Now that we have the raw counts, we need to turn them into metrics. We rarely look at just one; we look at the trade-off between **Precision** and **Recall**.

  * **Precision:** "Of all the times the model screamed 'Cancer\!', how often was it right?" (High Precision = Low False Positives
        **The Formula:**
$$Precision = \frac{\text{True Positives}}{\text{Total Predicted Positives}} = \frac{TP}{TP + FP}$$

  * **Recall (Sensitivity):** "Of all the people who actually have cancer, how many did we find?" (High Recall = Low False Negatives).
        **The Formula:**
$$Recall = \frac{\text{True Positives}}{\text{Total Actual Positives}} = \frac{TP}{TP + FN}$$


**The Micro-Task:**
Using the `TP, TN, FP, FN` values you calculated in the previous step, write a function `calculate_metrics(tp, tn, fp, fn)` that returns a dictionary with `"precision"` and `"recall"`.

**Constraint:** Handle the "division by zero" edge case (e.g., if the model never predicts positive, `TP + FP` will be 0). If the denominator is 0, return 0.0.



In [67]:
tp, tn, fp, fn = calculate_confusion_matrix_numpy(y_true, y_pred)

def calculate_metrics(tp, tn, fp, fn):
    tfp = tp + fp
    precision = tp / tfp if tfp > 0 else 0.0

    tpfn = tp + fn
    recall = tp / tpfn if tpfn > 0 else 0.0

    return precision, recall

calculate_metrics(tp, tn, fp, fn)

(0.6666666666666666, 0.8)

### **Concept 3: F1 Score**

You now have two numbers: Precision (0.67) and Recall (0.8).

If you have Model A with (P=0.9, R=0.1) and Model B with (P=0.4, R=0.6), which one is better? It's hard to compare.

Enter the **F1 Score**. It is the *Harmonic Mean* of Precision and Recall. Unlike a simple average, the Harmonic Mean punishes extreme values. If *either* Precision or Recall drops to zero, the F1 Score tanks to zero.
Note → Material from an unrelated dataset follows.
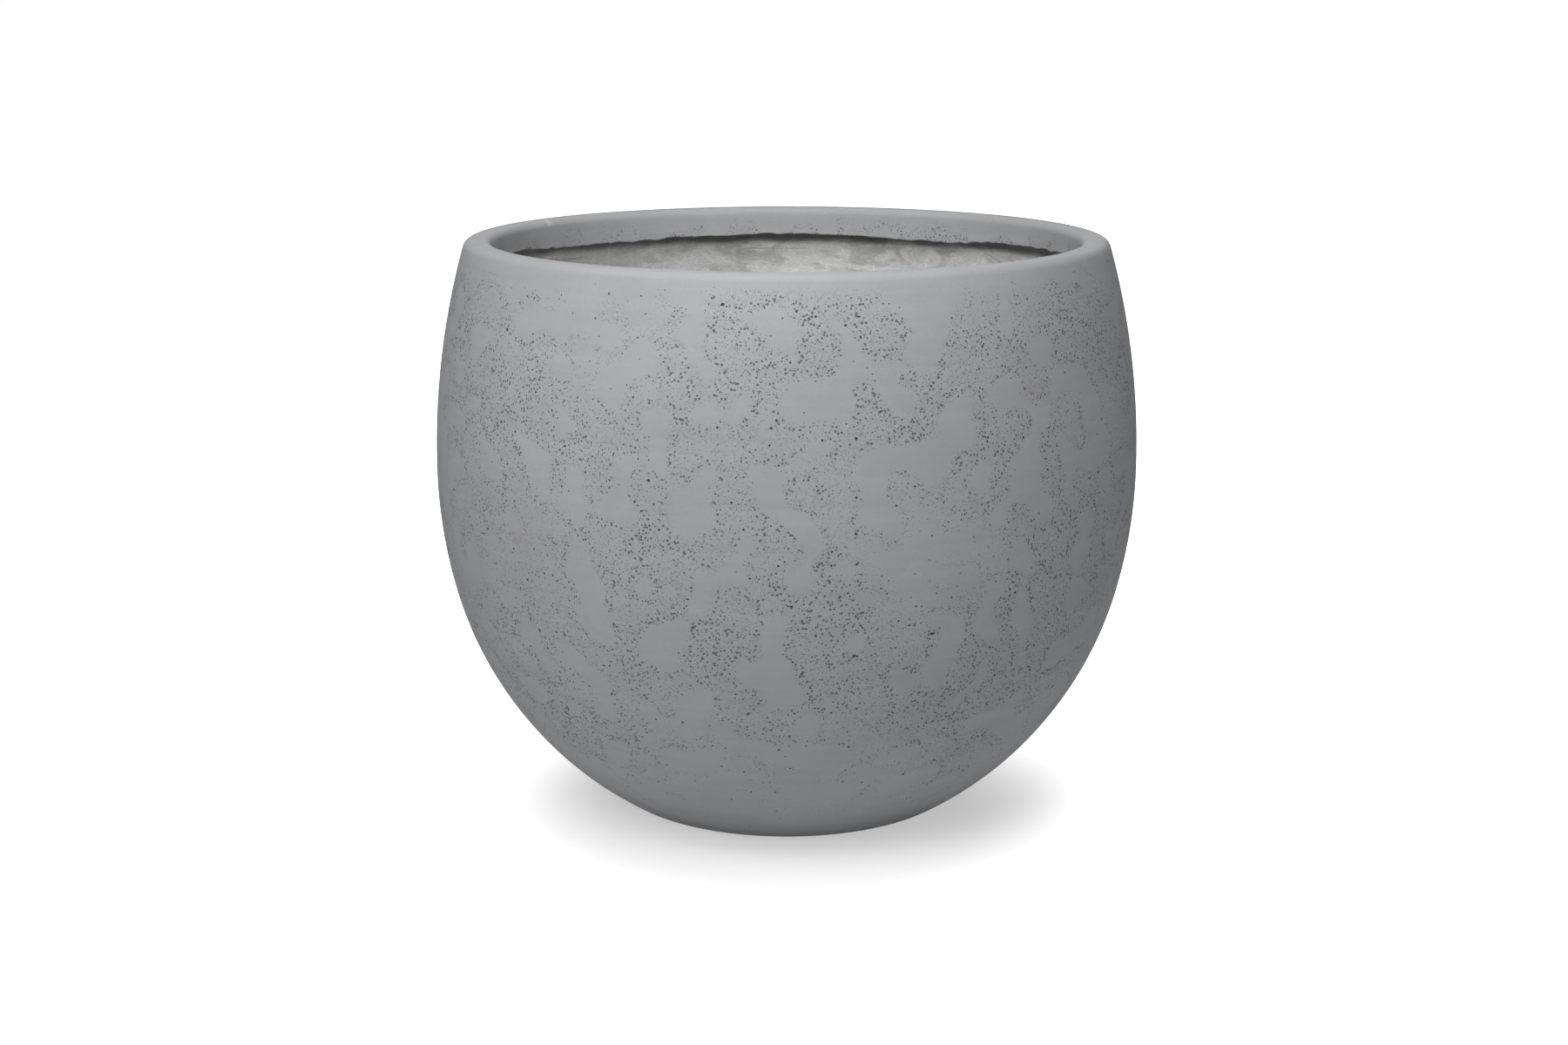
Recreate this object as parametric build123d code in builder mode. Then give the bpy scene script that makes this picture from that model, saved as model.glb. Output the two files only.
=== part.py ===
from build123d import *
from math import asin, cos, degrees, radians, sin
import os

# Bowl shaped floor planter in stone composite over glass fibre, with a rolled rim and a drain
# bung. Millimetres, +Z up, origin at the middle of the ground face.

# Outer form of the bowl
height = 483.0
belly_radius = 300.0
belly_height = 290.0
rim_radius = 270.5
shoulder_curve = 418.0  # radius of the wall's curve just below the belly
shoulder_turn = 14.3  # degrees of that curve, before the wall turns in faster
base_radius = 151.5
base_edge_round = 5.5

# Walls
skin_thickness = 5.0
lining_thickness = 4.0
bond_line = 0.3  # resin film between the layers
lay_up_round = 20.0  # the laminate rounds the corner between floor and wall

# Foot
foot_ring_width = 24.0
foot_recess = 2.5
foot_recess_draft = 2.5  # the recess widens by this much towards the ground

# Rolled rim
rim_width = 22.0
rim_outer_round = 8.0
rim_inner_round = 6.5
return_depth = 25.2  # mean depth of the inner return below the rim
return_edge_waves = ((2, 1.3, 18.0), (5, 1.7, 115.0), (9, 0.5, 20.0))  # waves, height, degrees
return_edge_points = 40

# Drain hole and its rubber bung
drain_radius = 15.0
bung_clearance = 0.3
bung_flange_radius = 21.0
bung_flange_height = 4.0
bung_flange_round = 1.5
bung_shank_taper = 1.2  # the shank's foot is smaller than its neck by this much in radius
bung_rib_height = 1.1
bung_rib_start = 1.5  # the first rib grips this far below the flange
bung_rib_pitch = 3.0
bung_ribs = 2
bung_end_gap = 0.8  # the shank stops this far above the recessed underside
bung_hollow_radius = 8.0
bung_hollow_depth = 7.0
grip_length = 24.0
grip_width = 5.0
grip_height = 11.0
grip_round = 2.0

# Arcs of the wall, each tangent to the next: rim to belly, shoulder, and down to the base. The
# upper curve is negative where the rim is wider than the belly and the wall flares outwards.
rim_inset = belly_radius - rim_radius
upper_curve = ((height - belly_height) ** 2 + rim_inset**2) / (2 * rim_inset)
upper_centre = Vector(belly_radius - upper_curve, belly_height)
shoulder_centre = Vector(belly_radius - shoulder_curve, belly_height)
shoulder_normal = Vector(cos(radians(shoulder_turn)), -sin(radians(shoulder_turn)))
shoulder_end = shoulder_centre + shoulder_normal * shoulder_curve
base_to_shoulder = shoulder_end - Vector(base_radius, 0)
lower_curve = base_to_shoulder.length**2 / (2 * base_to_shoulder.dot(shoulder_normal))
lower_centre = shoulder_end - shoulder_normal * lower_curve

# Levels
skin_floor = foot_recess + skin_thickness
lining_underside = skin_floor + bond_line
lining_floor = lining_underside + lining_thickness
channel_top = height - skin_thickness
channel_fill_top = channel_top - bond_line
bung_top = lining_floor + bung_flange_height
bung_end = foot_recess + bung_end_gap

# Radii and insets from the mould face
lining_back_inset = skin_thickness + bond_line
lining_face_inset = lining_back_inset + lining_thickness
core_back_inset = lining_face_inset + bond_line
foot_ring_radius = base_radius - foot_ring_width
return_inner_radius = rim_radius - rim_width
return_outer_radius = return_inner_radius + skin_thickness
core_inner_radius = return_outer_radius + bond_line
deepest_return = height - return_depth - sum(size for count, size, phase in return_edge_waves)
bung_rib_radius = drain_radius - bung_clearance
bung_neck_radius = bung_rib_radius - bung_rib_height
bung_foot_radius = bung_neck_radius - bung_shank_taper
trim_margin = 2.0  # how far a cutting tool reaches past the piece it trims


def draw_upper_wall(inset, low, high):
    """Draw the wall above the belly at an inset from the mould face, and return its end points."""
    low_angle, high_angle = (asin((z - belly_height) / (upper_curve - inset)) for z in (low, high))
    points = [
        upper_centre + Vector(cos(angle), sin(angle)) * (upper_curve - inset)
        for angle in (low_angle, (low_angle + high_angle) / 2, high_angle)
    ]
    ThreePointArc(*points)
    return points[0], points[-1]


def draw_wall(inset, low, high):
    """Draw the whole wall at an inset from the mould face, and return its end points."""
    low_angle = degrees(asin((low - lower_centre.Y) / (lower_curve - inset)))
    lower = CenterArc(lower_centre, lower_curve - inset, low_angle, -shoulder_turn - low_angle)
    CenterArc(shoulder_centre, shoulder_curve - inset, -shoulder_turn, shoulder_turn)
    belly, top = draw_upper_wall(inset, belly_height, high)
    return lower @ 0, top


def corner(section, radius, level):
    """The corner of a section at this radius and level."""
    return section.vertices().sort_by_distance((radius, level))[0]


def return_edge(radius):
    """Closed wavy line of the return's trimmed lower edge, on a cylinder of this radius."""
    points = []
    for step in range(return_edge_points):
        angle = radians(360 * step / return_edge_points)
        level = height - return_depth
        for count, size, phase in return_edge_waves:
            level += size * cos(count * angle - radians(phase))
        points.append((radius * cos(angle), radius * sin(angle), level))
    with BuildLine() as line:
        Spline(points, periodic=True)
    return line.wire()


def below_return_edge(inner_radius, outer_radius):
    """Everything between two radii that lies below the return's wavy edge."""
    trimmed_face = Face.make_surface_from_curves(return_edge(inner_radius), return_edge(outer_radius))
    with BuildPart() as offcut:
        extrude(trimmed_face, amount=return_depth, dir=(0, 0, -1))
    return offcut.part


# Cast skin: foot, wall, rim and inner return in one section turned round the axis
with BuildPart() as outer_skin:
    with BuildSketch(Plane.XZ) as skin_section:
        with BuildLine():
            foot, rim = draw_wall(0, 0, height)
            inner_foot, channel_wall = draw_wall(skin_thickness, skin_floor, channel_top)
            Polyline(
                rim,
                (return_inner_radius, height),
                (return_inner_radius, deepest_return - trim_margin),
                (return_outer_radius, deepest_return - trim_margin),
                (return_outer_radius, channel_top),
                channel_wall,
            )
            Polyline(
                inner_foot,
                (drain_radius, skin_floor),
                (drain_radius, foot_recess),
                (foot_ring_radius - foot_recess_draft, foot_recess),
                (foot_ring_radius, 0),
                foot,
            )
        make_face()
        fillet(corner(skin_section, foot.X, foot.Y), base_edge_round)
        fillet(corner(skin_section, rim.X, rim.Y), rim_outer_round)
        fillet(corner(skin_section, return_inner_radius, height), rim_inner_round)
    revolve(axis=Axis.Z)
    below_skin_return = below_return_edge(
        return_inner_radius - trim_margin, return_outer_radius + trim_margin
    )
    add(below_skin_return, mode=Mode.SUBTRACT)
outer_skin.part.label = "outer_skin"

# Laminate laid over the back of the skin, floor and wall, up into the channel of the rim
with BuildPart() as fibreglass_lining:
    with BuildSketch(Plane.XZ) as lining_section:
        with BuildLine():
            back_foot, back_top = draw_wall(lining_back_inset, lining_underside, channel_fill_top)
            face_foot, face_top = draw_wall(lining_face_inset, lining_floor, channel_fill_top)
            Line(back_top, face_top)
            Polyline(
                face_foot,
                (drain_radius, lining_floor),
                (drain_radius, lining_underside),
                back_foot,
            )
        make_face()
        fillet(corner(lining_section, face_foot.X, face_foot.Y), lay_up_round)
    revolve(axis=Axis.Z)
fibreglass_lining.part.label = "fibreglass_lining"

# Filled resin that packs the channel between the lining and the return, trimmed with the return
with BuildPart() as rim_core:
    with BuildSketch(Plane.XZ) as core_section:
        with BuildLine():
            core_foot, core_top = draw_upper_wall(
                core_back_inset, deepest_return - trim_margin, channel_fill_top
            )
            Polyline(
                core_top,
                (core_inner_radius, channel_fill_top),
                (core_inner_radius, deepest_return - trim_margin),
                core_foot,
            )
        make_face()
    revolve(axis=Axis.Z)
    add(below_return_edge(core_inner_radius - trim_margin, belly_radius), mode=Mode.SUBTRACT)
rim_core.part.label = "rim_core"

# Rubber bung: flange on the floor, tapered ribbed shank in the drain hole, hollow underside
with BuildPart() as drain_plug:
    with BuildSketch(Plane.XZ) as bung_section:
        with BuildLine():
            Polyline(
                (0, bung_top),
                (bung_flange_radius, bung_top),
                (bung_flange_radius, lining_floor),
                (bung_neck_radius, lining_floor),
                (bung_foot_radius, bung_end),
                (bung_hollow_radius, bung_end),
                (bung_hollow_radius, bung_end + bung_hollow_depth),
                (0, bung_end + bung_hollow_depth),
                close=True,
            )
        make_face()
        fillet(corner(bung_section, bung_flange_radius, bung_top), bung_flange_round)
        for rib in range(bung_ribs):
            rib_top = lining_floor - bung_rib_start - rib * bung_rib_pitch
            with BuildLine():
                Polyline(
                    (bung_foot_radius, rib_top),
                    (bung_rib_radius, rib_top),
                    (bung_foot_radius, rib_top - bung_rib_pitch),
                    close=True,
                )
            make_face()
    revolve(axis=Axis.Z)
    with BuildSketch(Plane.XY.offset(bung_top)):
        SlotOverall(grip_length, grip_width)
    extrude(amount=grip_height)
    fillet(faces().sort_by(Axis.Z)[-1].edges(), grip_round)
drain_plug.part.label = "drain_plug"

os.makedirs("parts", exist_ok=True)
for piece in (outer_skin, fibreglass_lining, rim_core, drain_plug):
    export_step(piece.part, f"parts/{piece.part.label}.step")
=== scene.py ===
import math
import random

import bmesh
import bpy
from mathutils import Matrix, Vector, noise


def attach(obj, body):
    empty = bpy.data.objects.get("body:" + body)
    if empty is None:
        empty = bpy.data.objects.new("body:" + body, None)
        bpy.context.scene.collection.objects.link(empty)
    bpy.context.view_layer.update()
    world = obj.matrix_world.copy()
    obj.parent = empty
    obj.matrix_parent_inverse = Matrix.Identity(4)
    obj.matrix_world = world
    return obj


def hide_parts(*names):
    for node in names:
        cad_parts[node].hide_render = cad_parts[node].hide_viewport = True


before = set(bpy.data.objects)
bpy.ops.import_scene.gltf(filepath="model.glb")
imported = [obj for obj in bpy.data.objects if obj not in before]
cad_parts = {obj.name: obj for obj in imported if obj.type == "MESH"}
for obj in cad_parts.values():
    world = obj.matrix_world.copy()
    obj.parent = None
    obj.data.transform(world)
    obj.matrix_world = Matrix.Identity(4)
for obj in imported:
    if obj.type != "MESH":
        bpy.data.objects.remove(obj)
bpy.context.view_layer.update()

# Camera: a 50 mm lens about 1.85 m from the planter and 0.68 m above the floor, which looks a
# little down, so that the far side of the rim shows over the near one.
camera_place = Vector((-0.00225, -1.851, 0.679))
camera_target = Vector((-0.00225, 0.0, 0.2325))
camera_data = bpy.data.cameras.new("studio_camera")
camera_data.lens = 50
camera_data.sensor_width = 36
camera = bpy.data.objects.new("studio_camera", camera_data)
camera.location = camera_place
camera.rotation_euler = (camera_target - camera_place).to_track_quat("-Z", "Y").to_euler()
bpy.context.scene.collection.objects.link(camera)
bpy.context.scene.camera = camera
bpy.context.scene.view_settings.view_transform = "Standard"

# Floor: a plain white studio floor. To the camera it glows past white everywhere but in a painted
# shadow round the pot, inside which the pot's own soft shade shows.
# The camera sees it brighter than the light it throws back, so the pot stays dark underneath.
floor_size = 60
floor_grey = (0.6, 0.6, 0.6, 1)
floor_bounce = 0.15
floor_shine = 0.46
shade_middle = (0, -0.1, 0)
shadow_fade_start, shadow_fade_end = 0.14, 0.42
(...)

It forces the model to balance both.

**The Micro-Task:**
Write a function `calculate_f1(precision, recall)` using the values from your previous step.

  * **The Formula:**
$$F1 = 2 \times \frac{\text{Precision} \times \text{Recall}}{\text{Precision} + \text{Recall}}$$
  * **Constraint:** Handle the case where `Precision + Recall == 0`.


In [73]:
def calculate_f1(precision, recall):
    f1 = (2 * precision * recall)/(precision + recall) if precision+recall > 0 else 0
    return f1